(Data items)
□ □ □

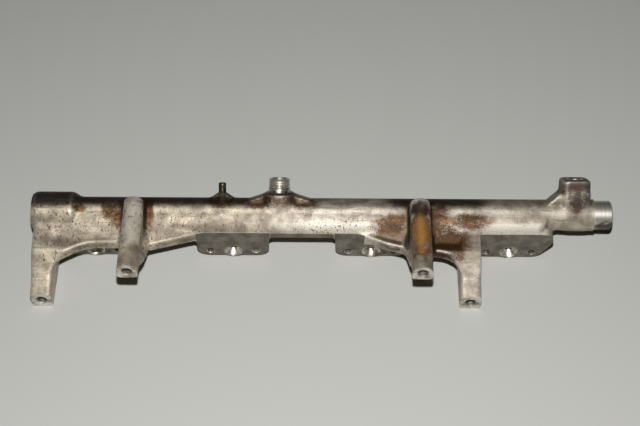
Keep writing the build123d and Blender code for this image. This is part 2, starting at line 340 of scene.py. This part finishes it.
def forged_steel():
    """Steel forging, pressed hot in dies and shot-blasted: dull silver with a sandy grain, dark pits,
    painted shade in its hollows, painted highlights on its convex edges, and brown fuel varnish that heat
    has baked on round the legs and ports."""
    look = bpy.context.scene.rail_finish
    material, tree, shader, place = new_material("blasted_steel_forging")
    axes = add_node(tree, "ShaderNodeSeparateXYZ", {"Vector": place}).outputs
    grain = noise(tree, place, 0.9, 3.0)
    cloud = noise(tree, place, 9.0, 4.0, 0.55)
    sand = noise(tree, place, 0.55, 2.0, 0.6, 0.77)
    flakes = noise(tree, place, 5.0, 5.0, 0.7, 0.13)
    torn = times(tree, maths(tree, "SUBTRACT", flakes, 0.5), 1.7)
    sandy = times(tree, maths(tree, "SUBTRACT", sand, 0.5), 1.3)
    ragged = maths(tree, "ADD", torn, sandy)
    skin = bare_skin(tree, place, axes, cloud, ragged)
    colour, filmed = baked_fuel(tree, place, axes, skin, ragged)
    pointed = add_node(tree, "ShaderNodeNewGeometry").outputs["Pointiness"]
    # Painted shade in the hollows and painted highlights on the convex edges, both from the mesh's
    # pointiness
    colour = blend_colour(tree, spread(tree, pointed, 0.495, 0.470, 0.0, 0.45), colour, look.dark_varnish_and_painted_shade)
    colour = blend_colour(tree, spread(tree, pointed, 0.505, 0.535, 0.0, 0.40), colour, look.painted_highlight_steel)
    colour = blend_colour(tree, spread(tree, sand, 0.46, 0.66, 0.0, 0.42), colour, look.pit_and_rib_shade)
    tree.links.new(colour, shader.inputs["Base Color"])
    tree.links.new(spread(tree, filmed, 0.0, 1.0, 0.35, 0.85), shader.inputs["Metallic"])
    tree.links.new(spread(tree, grain, 0.2, 0.8, 0.58, 0.48), shader.inputs["Roughness"])
    blasted = bump(tree, grain, 0.55, 0.16)
    tree.links.new(bump(tree, cloud, 0.5, 0.45, blasted), shader.inputs["Normal"])
    return material


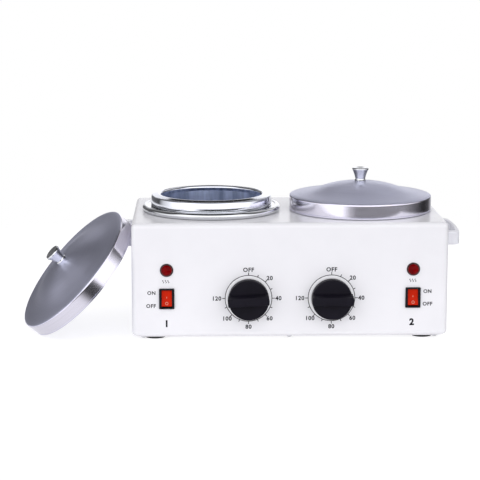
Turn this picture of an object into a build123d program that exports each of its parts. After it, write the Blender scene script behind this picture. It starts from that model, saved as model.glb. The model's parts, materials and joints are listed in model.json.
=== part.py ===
from build123d import *
import math
import os

os.makedirs("parts", exist_ok=True)

# Every size is in millimetres. The model is laid out about the middle of the housing, X to the right,
# Y to the rear and Z up from the table, and is moved at the end so that its origin is the middle of the
# whole set's footprint.

# Housing, a folded steel box with its edges rolled
housing_width = 320.0
housing_depth = 178.0
housing_height = 116.0
housing_sheet = 1.2
housing_bend = 5.0
bottom_lip = 17.0

# Clearances
rest_gap = 0.3
corner_reach = 0.01
seat_gap = 0.1
running_clearance = 0.05
screw_clearance = 0.2
cutout_clearance = 0.25

# Base plate and feet
base_inset = 6.0
base_sheet = 1.2
base_corner = 4.0
foot_height = 3.8
foot_top_radius = 12.0
foot_bottom_radius = 10.5
foot_inset_x = 23.0
foot_inset_y = 24.0
foot_recess_radius = 4.6
foot_recess_depth = 2.6
vent_length = 46.0
vent_width = 4.0
vent_pitch = 10.0
vents_each_side = 3

# Fasteners
m4_radius = 2.0
m4_head_radius = 3.6
m4_head_height = 2.2
m4_nut_flats = 7.0
m4_nut_height = 3.0
m3_radius = 1.5
m3_head_radius = 2.8
m3_head_height = 1.8
head_round_share = 0.45
thread_end = 1.0
base_screw_length = 6.0
base_screw_inset = 5.5
foot_screw_length = 10.0
thermostat_screw_head = 1.6
thermostat_screw_length = 6.0
handle_screw_length = 12.0

# Side handles, bow pulls
handle_length = 88.0
handle_height = 13.6
handle_rise = 98.8
handle_reach = 20.5
handle_crown = 2.7
handle_thickness = 3.5
handle_leg = 9.0
handle_corner = 8.0
handle_edge = 1.2

# Inner pots
well_spacing = 157.0
pot_bore_radius = 52.7
pot_sheet = 1.2
pot_floor_corner = 7.0
pot_depth = 92.0
collar_radius = 63.3
collar_height = 11.95
shoulder_width = 0.7
shoulder_drop = 1.5
shoulder_round = 1.7
lip_round = 1.6
band_swell = 0.05

# Heating wells
pot_side_gap = 2.1
pot_floor_gap = 1.5
well_sheet = 1.2
well_floor = 1.5
flange_show = 9.2
bead_radius = 3.4
well_hole_clearance = 1.0
gasket_height = 4.8
gasket_width = 6.0

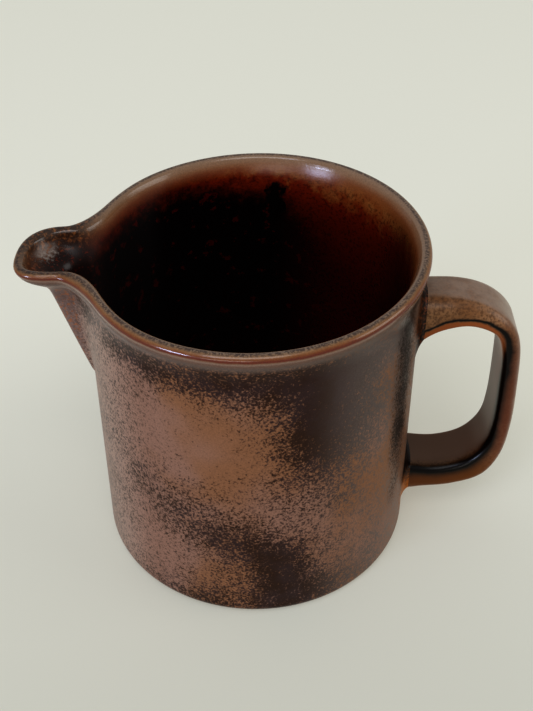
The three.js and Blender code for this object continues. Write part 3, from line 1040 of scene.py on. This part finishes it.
def strap_glaze():
    """Specked brown, redder at the grip, with painted shine on the top arm's crown and painted highlights
    along the outer corners.
    """
    graph = Graph("handle_glaze")
    place = graph.place()
    way = graph.attribute("way")
    along = graph.attribute("along")
    mottle = graph.noise(place, 160.0, 3.0, 0.6)
    fine = graph.noise(place, 1300.0, 2.0, 0.6)
    colour = graph.blend(graph.step(mottle, 0.35, 0.65), STRAP_BROWN, STRAP_TAN)
    colour = graph.blend(graph.step(fine, 0.38, 0.7), colour, STRAP_SPECK)
    grip = graph.times(graph.step(along, 0.16, 0.44), graph.step(along, 0.86, 0.6))
    colour = graph.blend(graph.times(grip, 0.85), colour, STRAP_GRIP)

    # Painted shine: the middle of the top arm's outer face is paled, as if it mirrored the light from
    # above.
    crown = graph.step(graph.attribute("crown"), 0.9, 0.99)
    crown = graph.times(crown, graph.step(along, 0.5, 0.3))
    crown = graph.times(crown, graph.step(mottle, 0.3, 0.6, 0.45, 0.75))
    colour = graph.blend(crown, colour, STRAP_PAINTED_TOP_SHINE)
    # Painted highlight: the strap's outer corners are paled, most along the grip, as if they caught the
    # light.
    ridge = graph.bell(graph.math("DIVIDE", graph.attribute("ridge"), 1.6))
    ridge = graph.times(ridge, graph.step(along, 0.86, 0.7, 0.25, 0.8))
    ridge = graph.times(ridge, graph.step(along, 0.14, 0.4, 0.15, 1.0))
    ridge = graph.times(ridge, graph.step(mottle, 0.3, 0.6, 0.6, 1.0))
    colour = graph.blend(ridge, colour, STRAP_PAINTED_EDGE_HIGHLIGHT)
    inner_face = graph.times(graph.step(way, 0.0, 3.5), graph.step(way, 16.5, 13.0))
    inner_face = graph.times(inner_face, graph.step(along, 0.3, 0.62))
    colour = graph.blend(inner_face, colour, STRAP_INNER_FACE)
    colour = strap_corner_amber_and_reflection(graph, place, way, along, colour)
    graph.shade(colour, 0.28, 0.3, graph.bump(graph.noise(place, 300.0), 0.2, 0.0001))
    return graph.material


def pooled_glaze():
    """The thick glaze on the joints: dark and orange above, dark and amber below."""
    graph = Graph("joint_glaze")
    place = graph.place()
    fine = graph.noise(place, 1100.0, 3.0, 0.6)
    settled = settled_height(graph, place, fine)
    upper = graph.blend(graph.step(fine, 0.44, 0.72), POOL_DARK, POOL_ORANGE)
    colour = graph.blend(graph.step(settled, 0.05, 0.04), upper, lower_pool(graph, settled))
    graph.shade(colour, 0.34, 0.25)
    return graph.material


# ---- Stage ----------------------------------------------------------------------------------------

FLOOR_HALF_SIZE = 6000.0

LIGHT_AIM = (0.0, 0.0, 0.05)

# Each lamp's name, place in metres, width and height in metres, watts and colour.
LIGHTS = [
    ("high_front", (-0.15, -0.85, 1.45), (1.1, 0.8), 5.0, (0.97, 0.98, 1.0)),
    ("sky_patch", (-0.63, -1.04, 1.36), (0.24, 0.2), 0.6, (0.36, 0.48, 1.0)),
    ("window", (-1.3, -1.2, 0.28), (0.46, 0.34), 9.0, (0.62, 0.72, 1.0)),
    ("front_glow", (-0.5, -1.75, 0.28), (0.9, 0.26), 2.4, (1.0, 0.98, 0.96)),
    ("right_wall", (1.4, -0.3, 0.6), (1.0, 0.7), 3.4, (1.0, 1.0, 0.98)),
]


def make_floor():
    """Pale paper with painted shade, darker in front of the jug than behind it, and a glow of its own
    that lightens the shadows on it.
    """
    corners = np.array([(-1, -1, 0), (1, -1, 0), (1, 1, 0), (-1, 1, 0)], dtype=float)
    floor = make_object("floor", corners * FLOOR_HALF_SIZE, [(0, 1, 2, 3)])
    graph = Graph("floor_paper")
    far = graph.step(graph.split(graph.place())[1], -0.16, 0.12)
    colour = graph.blend(far, PAPER_NEAR_PAINTED_SHADE, PAPER_FAR)
    graph.shade(colour, 0.9, 0.1)
    # The paper glows in its own colour: painted light that lightens the shadows on it.
    graph.put(graph.shader.inputs["Emission Color"], colour)
    graph.shader.inputs["Emission Strength"].default_value = 0.3
    floor.data.materials.append(graph.material)


def area_light(name, place, size, power, colour):
    data = bpy.data.lights.new(name, "AREA")
    data.shape = "RECTANGLE"
    data.size, data.size_y = size
    data.energy = power
    data.color = colour
    light = bpy.data.objects.new(name, data)
    light.location = place
    light.rotation_mode = "QUATERNION"
    light.rotation_quaternion = (Vector(LIGHT_AIM) - Vector(place)).to_track_quat("-Z", "Y")
    bpy.context.scene.collection.objects.link(light)


def make_lights():
    world = bpy.data.worlds.new("studio")
    world.use_nodes = True
    background = world.node_tree.nodes["Background"]
    background.inputs["Color"].default_value = (1.0, 1.0, 0.98, 1.0)
    background.inputs["Strength"].default_value = 0.36
    bpy.context.scene.world = world
    for light in LIGHTS:
        area_light(*light)


# ---- Assembly -------------------------------------------------------------------------------------

body_piece, spout_piece = make_vessel()
strap_rows, strap_attributes = handle_rows()
handle_piece = make_handle(strap_rows, strap_attributes)
upper_joint = make_joint("upper_joint_fillet", strap_rows[:JOINT_ROWS], UPPER_JOINT_SPREAD)
lower_joint = make_joint("lower_joint_fillet", strap_rows[::-1][:JOINT_ROWS], LOWER_JOINT_SPREAD)

vessel_materials = (
    vessel_glaze("outside_glaze", specular=0.2, roughness=0.28, frosted=0.2, neck=0.0),
    vessel_glaze("lip_glaze", specular=0.7, roughness=0.17, frosted=0.0, neck=0.0),
    vessel_glaze("inside_glaze", specular=0.4, roughness=0.24, frosted=0.0, neck=0.4),
)
glaze_by_region(body_piece, vessel_materials)
glaze_by_region(spout_piece, vessel_materials)
handle_piece.data.materials.append(strap_glaze())
joint_material = pooled_glaze()
for joint in (upper_joint, lower_joint):
    joint.data.materials.append(joint_material)

for piece, node, slot in (
    (body_piece, "jug_body", "body_glaze"),
    (spout_piece, "pouring_spout", "spout_glaze"),
    (handle_piece, "handle", "handle_glaze"),
    (upper_joint, "upper_handle_joint", "joint_glaze"),
    (lower_joint, "lower_handle_joint", "joint_glaze"),
):
    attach(piece, "root")
    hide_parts(node)

make_floor()
make_lights()
bpy.context.scene.view_settings.view_transform = "Standard"
bpy.context.scene.view_settings.look = "High Contrast"
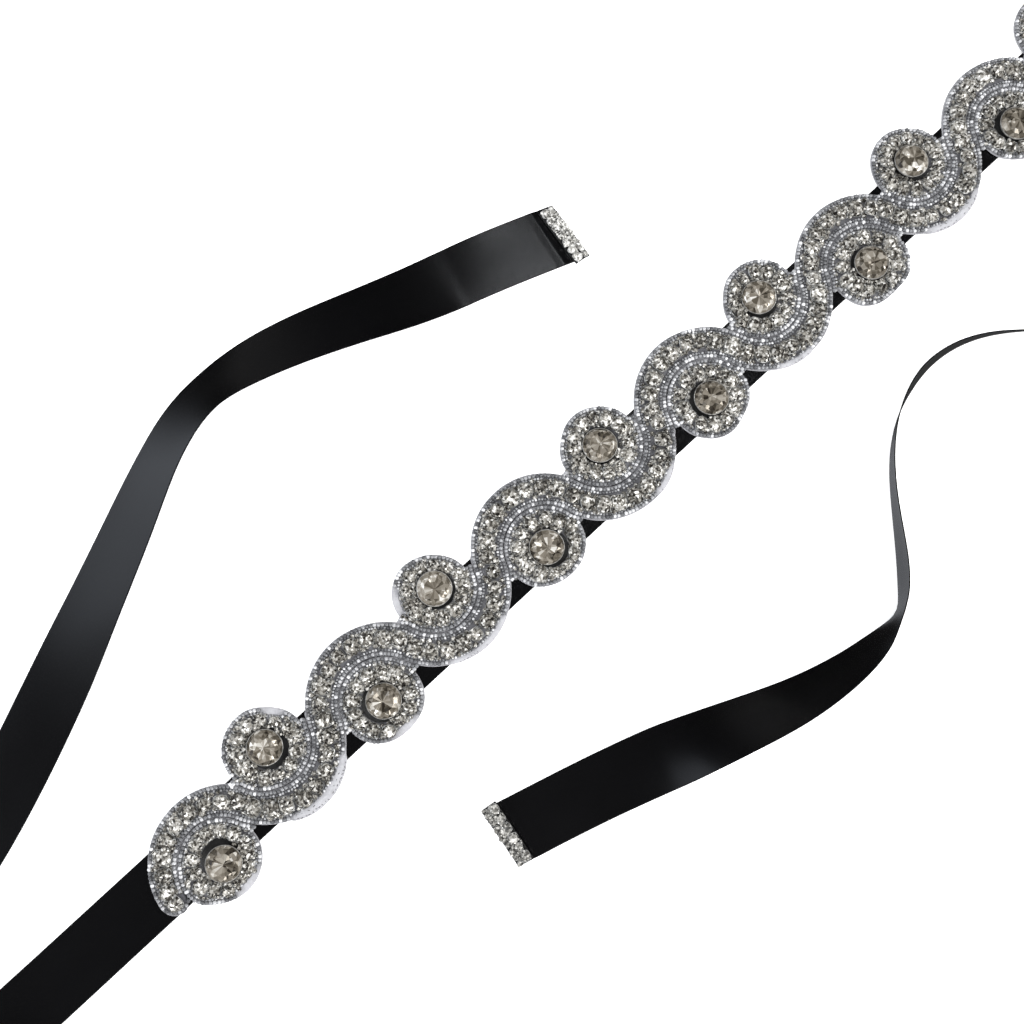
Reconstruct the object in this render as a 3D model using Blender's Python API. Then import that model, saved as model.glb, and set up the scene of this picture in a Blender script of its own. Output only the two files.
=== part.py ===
"""Bridal sash: satin ribbon with a beaded wave applique, lying on a flat surface.

+X runs along the ribbon under the applique, +Y across it, +Z up. The ribbon rests on z = 0.
Tables are in millimetres and degrees; meshes are in metres.
"""
import math

import bmesh
import bpy
import numpy as np

MM = 0.001

# Driving sizes, in millimetres
RIBBON_WIDTH = 25.0
RIBBON_WALL = 1.0
RIBBON_STEP = 9.0
SEAM = 0.3
LEFT_CUT = -14.0
RIGHT_CUT = -8.0
CUT_FADE = 40.0
FRONT_Y = -2.4
FRONT_START = -44.0
FRONT_END = 518.0
APPLIQUE_BASE = RIBBON_WALL + SEAM

VINE_HALF = 6.3
VINE_STEP = 3.15
VINE_END_ANGLE = 183.0

MEDALLION_RADIUS = 15.8
MEDALLION_STONES = 14
CENTRE_STONE_RADIUS = 7.1
CENTRE_STONE_SEAT = 2.9 + SEAM
CENTRE_STONE_SIDES = 12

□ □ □

Repeat, unchanged, every line from the one that contains "The three.js and" to the one that contains "0.85), colour, STRAP_GRIP)", including both, and no other line.

→ TASK OUTPUT:
The three.js and Blender code for this object continues. Write part 3, from line 1040 of scene.py on. This part finishes it.
def strap_glaze():
    """Specked brown, redder at the grip, with painted shine on the top arm's crown and painted highlights
    along the outer corners.
    """
    graph = Graph("handle_glaze")
    place = graph.place()
    way = graph.attribute("way")
    along = graph.attribute("along")
    mottle = graph.noise(place, 160.0, 3.0, 0.6)
    fine = graph.noise(place, 1300.0, 2.0, 0.6)
    colour = graph.blend(graph.step(mottle, 0.35, 0.65), STRAP_BROWN, STRAP_TAN)
    colour = graph.blend(graph.step(fine, 0.38, 0.7), colour, STRAP_SPECK)
    grip = graph.times(graph.step(along, 0.16, 0.44), graph.step(along, 0.86, 0.6))
    colour = graph.blend(graph.times(grip, 0.85), colour, STRAP_GRIP)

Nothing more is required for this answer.